La sorcière mal aimée

Grand-mère-Kal-–-Tradition-RéunionDifficile d’imaginer que ce petit corps frêle et biscornu, dénué de tout charme, ait un jour pu être étreint. Difficile aussi d’imaginer que quelqu’un ait pu trouver un quelconque réconfort ou une quelconque tendresse dans ses bras. Plus elle s’enfonçait dans la folie, plus son corps se tordait, plus ses membres se recroquevillaient. Sa tête et ses épaules étaient presque à la même hauteur, le buste était rentré et le bassin en avant, les jambes arquées et maigres, suivaient en boitant. Son visage se renfrognait, ses cheveux étaient gris et hirsutes. Son corps était parfois animé de tremblements et de tics nerveux. Son regard était trouble. Pas étonnant, devant un tel tableau, que les enfants la poursuivaient dans la rue en la traitant de vilaine sorcière ou de vieille folle.

Un soir d’Halloween des enfants du quartier sont venus récolter des sucreries. Ils ont sonné à la porte de Josie qui n’a pas répondu. Mais plutôt que de poursuivre dans les étages supérieurs, les enfants se sont attardés au rez-de-chaussée et ont scandé le nom de Josie. Ma voisine ne répondant pas, les enfants s’en sont donnés à cœur joie. Comme ils ne semblaient pas vouloir partir, je descendais les retrouver avec un paquet de bonbons. Mais mes bonbons, ils n’en voulaient pas. Le plus petit d’entre eux, un blondinet dans un costume de cowboy trop grand pour lui, me dit avec un sourire innocent que c’était Halloween et qu’ils voulaient voir une sorcière…

Ces réactions de haine rendaient Josie extrêmement triste. Et ça l’était, triste. Josie Maboul était aliénée. Elle me faisait de la peine, les rares fois où elle ne m’énervait pas. Je me disais que cela devait être difficile de vivre ainsi et que ses accès de folie ne faisaient partie que d’un inextricable cercle vicieux. Sa vie ne devait être que souffrance et rejet perpétuel. Alors que dans le fond, elle était plus chiante que méchante et cherchait comme tout le monde à croquer sa part de bonheur dans le gâteau de la vie. Malheureusement, le monde était aussi imparfait qu’elle. Josie Maboul était dépassée par ce monde qui ne la comprenait pas et qu’elle ne comprenait pas davantage.

Moto-destruction

Un jour, une dame du quartier que je croisais souvent à la boulangerie devait m’expliquer que Josie avait une fille. La gamine s’était tirée à l’adolescence avec le premier motard venu pour échapper à sa mère. On ne l’avait jamais revue. «C’est difficile, vous savez, pour un enfant d’avoir à ce point honte de sa mère», avait ponctué la dame, «Je ne vous parle même pas du chagrin d’une mère abandonnée par son unique enfant». On nageait en plein Zola.

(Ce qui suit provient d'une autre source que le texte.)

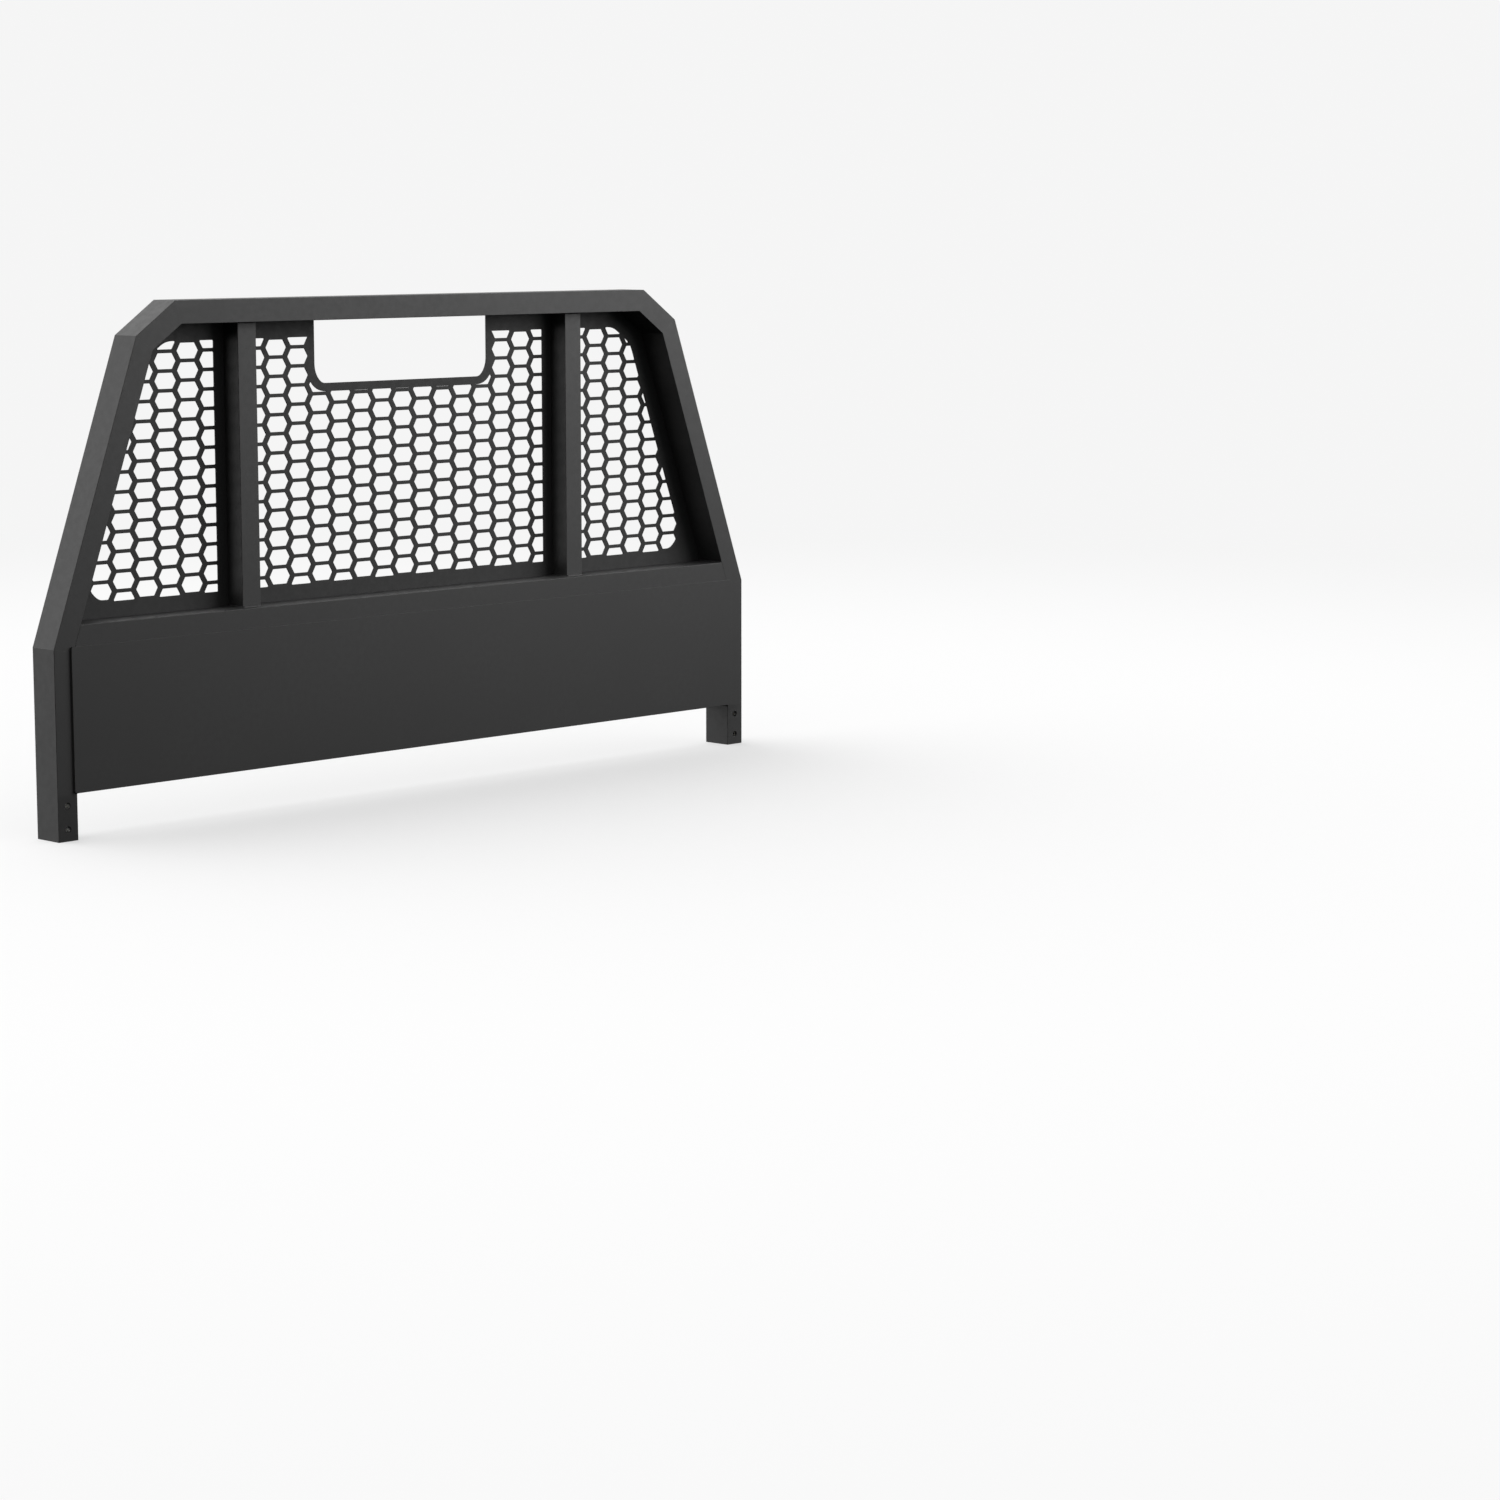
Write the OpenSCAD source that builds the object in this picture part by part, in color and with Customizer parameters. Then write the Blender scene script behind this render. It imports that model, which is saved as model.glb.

Depuis, Josie nourrissait une haine tenace contre les motards et leurs engins. Elle adorait leur crever les pneus quand elle trouvait le temps long. Ces préférés étaient les motos mal garées. Elles lui fournissaient sans le vouloir une excuse pour son forfait. Un des apprentis de la boulangerie avait dû faire installer une puissante alarme sur son scooter pour dissuader Josie de passer à l’acte. Dans le quartier, jeunes et vieux réfléchissaient à deux fois avant de faire l’acquisition d’un deux-roues.

Cette petite manie devait éclater au grand jour, un matin, alors qu’elle n’avait pu s’empêcher de s’en prendre à la moto d’un des deux policiers qu’elle avait appelé parce qu’une camionnette réfrigérante faisait trop de bruit sous ses fenêtres et menaçait, selon elle, d’exploser. La pulsion avait été trop forte, irrépressible. Tandis que les deux agents expliquaient leur présence, en s’excusant presque, au livreur et au boulanger, Josie s’était faufilée discrètement près d’un des bolides et avait donné un coup sec et rapide dans le caoutchouc du pneu avant avec son couteau de cuisine. Elle allait faire de même à l’arrière quand le boulanger l’a surprise et a invité les policiers à se retourner.

Des mois après, il n’était pas rare qu’un propriétaire de moto mal stationnée retrouve un de ses pneu mutilé. Josie n’avait-elle pas pu se retenir de frapper ou était-ce l’œuvre d’un copieur? Les victimes ne cherchaient pas à savoir et accusaient Josie qui niait en bloc et criait au complot. «Elle a bon dos ma marotte, ils ont trouvé cela pour avoir des pneus neufs sans rien débourser, oui!», lançait elle à qui voulait bien l’entendre.